> _What the exercise asks_:
Copy out, exactly and without additions, the lines from the one that contains "make_arms(leaning)" to the one that contains "for body, members", both ends included.

--- BEGIN Given information ---

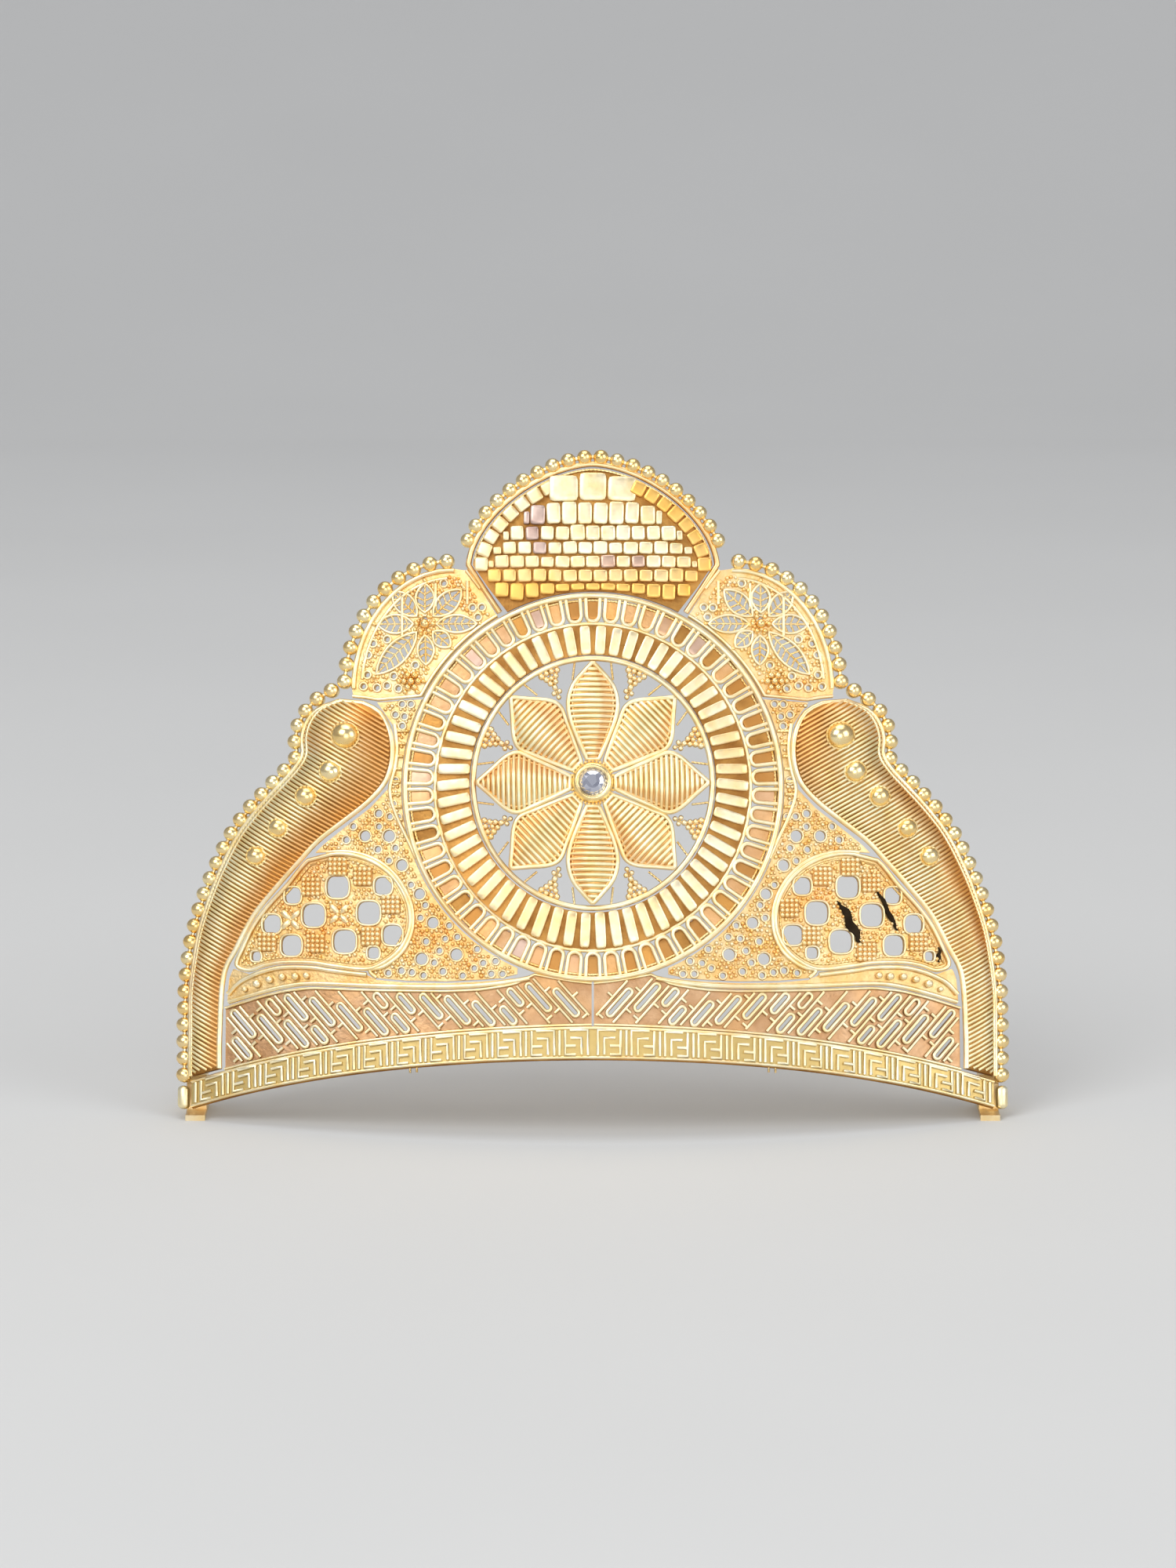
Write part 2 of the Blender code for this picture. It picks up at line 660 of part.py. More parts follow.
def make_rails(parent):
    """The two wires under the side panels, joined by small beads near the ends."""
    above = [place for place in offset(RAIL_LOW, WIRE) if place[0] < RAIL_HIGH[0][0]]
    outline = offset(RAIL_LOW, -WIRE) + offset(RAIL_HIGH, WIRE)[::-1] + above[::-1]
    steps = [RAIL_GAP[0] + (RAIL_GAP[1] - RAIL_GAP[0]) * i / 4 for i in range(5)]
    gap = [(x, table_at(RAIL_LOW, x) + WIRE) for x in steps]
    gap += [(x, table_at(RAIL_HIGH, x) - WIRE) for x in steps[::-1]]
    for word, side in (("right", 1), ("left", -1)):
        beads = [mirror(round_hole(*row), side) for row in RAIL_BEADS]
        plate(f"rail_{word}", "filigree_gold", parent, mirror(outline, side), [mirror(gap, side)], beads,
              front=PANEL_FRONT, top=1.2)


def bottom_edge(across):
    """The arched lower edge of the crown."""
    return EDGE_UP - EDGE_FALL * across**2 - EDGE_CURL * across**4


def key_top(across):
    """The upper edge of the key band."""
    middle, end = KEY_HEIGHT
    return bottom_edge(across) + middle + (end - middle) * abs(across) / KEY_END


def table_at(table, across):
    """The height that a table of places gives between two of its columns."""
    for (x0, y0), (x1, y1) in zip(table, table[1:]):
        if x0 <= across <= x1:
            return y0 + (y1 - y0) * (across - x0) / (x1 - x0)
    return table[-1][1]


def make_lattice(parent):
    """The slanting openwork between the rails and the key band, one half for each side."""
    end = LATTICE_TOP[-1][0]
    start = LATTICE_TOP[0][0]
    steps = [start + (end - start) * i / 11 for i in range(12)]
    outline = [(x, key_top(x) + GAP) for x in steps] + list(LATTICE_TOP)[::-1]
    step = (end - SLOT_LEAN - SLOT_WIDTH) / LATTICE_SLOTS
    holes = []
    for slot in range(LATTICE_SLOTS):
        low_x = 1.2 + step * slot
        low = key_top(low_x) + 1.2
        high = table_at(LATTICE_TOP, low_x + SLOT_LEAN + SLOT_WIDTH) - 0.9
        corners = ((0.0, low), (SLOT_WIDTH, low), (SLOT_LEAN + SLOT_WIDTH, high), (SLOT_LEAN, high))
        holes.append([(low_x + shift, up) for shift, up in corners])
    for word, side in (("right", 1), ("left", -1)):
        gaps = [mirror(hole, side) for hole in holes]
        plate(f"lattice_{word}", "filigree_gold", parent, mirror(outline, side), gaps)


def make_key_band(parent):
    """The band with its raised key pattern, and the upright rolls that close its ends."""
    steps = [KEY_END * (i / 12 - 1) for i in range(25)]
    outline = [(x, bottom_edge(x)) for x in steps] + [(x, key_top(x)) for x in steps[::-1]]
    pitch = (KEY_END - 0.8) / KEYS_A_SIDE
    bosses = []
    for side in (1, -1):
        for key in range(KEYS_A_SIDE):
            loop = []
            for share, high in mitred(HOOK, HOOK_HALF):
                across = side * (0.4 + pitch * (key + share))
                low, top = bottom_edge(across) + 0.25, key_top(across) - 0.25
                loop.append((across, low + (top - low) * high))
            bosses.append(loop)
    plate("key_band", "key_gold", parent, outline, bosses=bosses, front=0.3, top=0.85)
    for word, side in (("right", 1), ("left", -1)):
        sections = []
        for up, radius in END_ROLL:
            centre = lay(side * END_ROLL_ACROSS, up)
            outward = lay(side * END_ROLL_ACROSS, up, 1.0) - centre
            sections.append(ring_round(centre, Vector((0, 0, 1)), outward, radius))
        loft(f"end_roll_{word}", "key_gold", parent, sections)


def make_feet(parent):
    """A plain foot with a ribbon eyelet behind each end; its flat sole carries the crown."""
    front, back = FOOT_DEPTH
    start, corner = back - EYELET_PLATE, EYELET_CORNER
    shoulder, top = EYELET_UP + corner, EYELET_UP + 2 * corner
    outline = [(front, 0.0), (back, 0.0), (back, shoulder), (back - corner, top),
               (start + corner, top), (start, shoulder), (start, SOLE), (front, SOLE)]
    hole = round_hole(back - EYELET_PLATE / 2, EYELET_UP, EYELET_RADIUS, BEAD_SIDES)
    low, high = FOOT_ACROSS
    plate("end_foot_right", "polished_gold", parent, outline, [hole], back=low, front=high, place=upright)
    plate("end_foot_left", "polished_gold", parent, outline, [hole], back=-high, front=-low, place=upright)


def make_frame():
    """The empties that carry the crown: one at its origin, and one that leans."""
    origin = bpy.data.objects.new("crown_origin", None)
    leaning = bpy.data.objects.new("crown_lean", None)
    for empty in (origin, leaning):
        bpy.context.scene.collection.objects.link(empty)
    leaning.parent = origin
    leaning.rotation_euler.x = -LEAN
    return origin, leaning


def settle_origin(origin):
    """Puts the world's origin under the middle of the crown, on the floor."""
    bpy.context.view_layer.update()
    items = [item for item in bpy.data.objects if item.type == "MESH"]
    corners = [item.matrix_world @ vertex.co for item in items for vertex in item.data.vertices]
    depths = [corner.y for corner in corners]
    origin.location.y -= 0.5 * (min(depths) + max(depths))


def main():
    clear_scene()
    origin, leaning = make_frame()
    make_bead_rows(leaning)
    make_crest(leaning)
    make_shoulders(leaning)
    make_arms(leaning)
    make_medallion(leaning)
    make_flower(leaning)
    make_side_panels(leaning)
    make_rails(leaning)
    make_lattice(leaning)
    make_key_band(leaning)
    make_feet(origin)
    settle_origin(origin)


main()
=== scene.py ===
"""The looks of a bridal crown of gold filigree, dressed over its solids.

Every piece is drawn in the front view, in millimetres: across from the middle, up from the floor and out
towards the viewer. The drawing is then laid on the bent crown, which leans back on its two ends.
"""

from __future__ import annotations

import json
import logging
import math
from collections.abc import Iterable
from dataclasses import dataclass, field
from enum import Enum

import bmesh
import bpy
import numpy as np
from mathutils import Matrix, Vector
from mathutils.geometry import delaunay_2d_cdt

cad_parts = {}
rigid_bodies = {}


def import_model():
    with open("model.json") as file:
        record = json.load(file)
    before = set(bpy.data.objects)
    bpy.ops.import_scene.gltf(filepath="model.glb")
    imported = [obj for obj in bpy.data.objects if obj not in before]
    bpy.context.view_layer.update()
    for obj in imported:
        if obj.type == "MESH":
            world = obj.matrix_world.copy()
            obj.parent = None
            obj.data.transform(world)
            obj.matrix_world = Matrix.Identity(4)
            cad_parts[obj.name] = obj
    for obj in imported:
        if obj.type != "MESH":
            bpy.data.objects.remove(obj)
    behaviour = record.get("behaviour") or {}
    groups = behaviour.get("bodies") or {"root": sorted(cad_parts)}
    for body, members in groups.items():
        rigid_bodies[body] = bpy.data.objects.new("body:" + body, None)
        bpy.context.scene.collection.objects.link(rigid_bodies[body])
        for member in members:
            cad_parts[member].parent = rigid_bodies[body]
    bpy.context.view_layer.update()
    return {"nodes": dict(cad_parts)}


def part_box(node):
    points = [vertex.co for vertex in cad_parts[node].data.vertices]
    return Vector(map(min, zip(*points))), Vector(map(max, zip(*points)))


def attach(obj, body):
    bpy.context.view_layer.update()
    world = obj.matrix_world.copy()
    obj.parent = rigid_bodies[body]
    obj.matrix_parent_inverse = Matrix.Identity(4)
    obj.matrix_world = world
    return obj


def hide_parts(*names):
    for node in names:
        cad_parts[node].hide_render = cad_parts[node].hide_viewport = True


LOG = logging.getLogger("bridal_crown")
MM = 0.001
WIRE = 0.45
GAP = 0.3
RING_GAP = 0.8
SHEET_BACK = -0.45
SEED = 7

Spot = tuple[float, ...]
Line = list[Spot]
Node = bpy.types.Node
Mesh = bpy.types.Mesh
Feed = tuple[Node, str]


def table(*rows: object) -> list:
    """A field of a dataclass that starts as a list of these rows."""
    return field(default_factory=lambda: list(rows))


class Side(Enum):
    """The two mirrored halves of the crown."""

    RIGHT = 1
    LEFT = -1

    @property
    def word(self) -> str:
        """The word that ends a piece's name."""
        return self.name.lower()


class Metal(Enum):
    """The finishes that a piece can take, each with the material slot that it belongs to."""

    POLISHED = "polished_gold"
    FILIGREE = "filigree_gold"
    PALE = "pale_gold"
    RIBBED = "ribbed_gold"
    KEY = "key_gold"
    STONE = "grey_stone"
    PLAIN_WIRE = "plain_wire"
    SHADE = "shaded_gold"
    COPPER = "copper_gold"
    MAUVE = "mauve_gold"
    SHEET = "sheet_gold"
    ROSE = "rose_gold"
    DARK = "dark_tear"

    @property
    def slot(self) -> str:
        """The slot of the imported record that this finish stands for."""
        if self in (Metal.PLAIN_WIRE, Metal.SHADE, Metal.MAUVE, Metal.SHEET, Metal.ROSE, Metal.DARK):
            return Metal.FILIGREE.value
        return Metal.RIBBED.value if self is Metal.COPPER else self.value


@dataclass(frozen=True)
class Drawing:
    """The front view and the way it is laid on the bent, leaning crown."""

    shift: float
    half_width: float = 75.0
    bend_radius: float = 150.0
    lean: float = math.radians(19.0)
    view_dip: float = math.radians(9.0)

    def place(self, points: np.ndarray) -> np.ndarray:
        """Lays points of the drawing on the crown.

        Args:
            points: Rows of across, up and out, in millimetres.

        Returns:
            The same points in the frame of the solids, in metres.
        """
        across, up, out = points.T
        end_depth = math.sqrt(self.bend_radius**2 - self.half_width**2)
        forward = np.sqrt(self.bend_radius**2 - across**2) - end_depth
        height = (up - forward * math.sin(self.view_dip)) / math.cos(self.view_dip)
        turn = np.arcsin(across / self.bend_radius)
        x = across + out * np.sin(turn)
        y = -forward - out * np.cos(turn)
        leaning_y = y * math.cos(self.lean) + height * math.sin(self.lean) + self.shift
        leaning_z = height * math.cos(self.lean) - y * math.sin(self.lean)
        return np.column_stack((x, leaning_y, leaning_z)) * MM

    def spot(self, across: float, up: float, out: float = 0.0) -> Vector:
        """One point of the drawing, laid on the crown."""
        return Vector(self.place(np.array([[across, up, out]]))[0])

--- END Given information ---

> _Exercise solution_:
    make_arms(leaning)
    make_medallion(leaning)
    make_flower(leaning)
    make_side_panels(leaning)
    make_rails(leaning)
    make_lattice(leaning)
    make_key_band(leaning)
    make_feet(origin)
    settle_origin(origin)


main()
=== scene.py ===
"""The looks of a bridal crown of gold filigree, dressed over its solids.

Every piece is drawn in the front view, in millimetres: across from the middle, up from the floor and out
towards the viewer. The drawing is then laid on the bent crown, which leans back on its two ends.
"""

from __future__ import annotations

import json
import logging
import math
from collections.abc import Iterable
from dataclasses import dataclass, field
from enum import Enum

import bmesh
import bpy
import numpy as np
from mathutils import Matrix, Vector
from mathutils.geometry import delaunay_2d_cdt

cad_parts = {}
rigid_bodies = {}


def import_model():
    with open("model.json") as file:
        record = json.load(file)
    before = set(bpy.data.objects)
    bpy.ops.import_scene.gltf(filepath="model.glb")
    imported = [obj for obj in bpy.data.objects if obj not in before]
    bpy.context.view_layer.update()
    for obj in imported:
        if obj.type == "MESH":
            world = obj.matrix_world.copy()
            obj.parent = None
            obj.data.transform(world)
            obj.matrix_world = Matrix.Identity(4)
            cad_parts[obj.name] = obj
    for obj in imported:
        if obj.type != "MESH":
            bpy.data.objects.remove(obj)
    behaviour = record.get("behaviour") or {}
    groups = behaviour.get("bodies") or {"root": sorted(cad_parts)}
    for body, members in groups.items():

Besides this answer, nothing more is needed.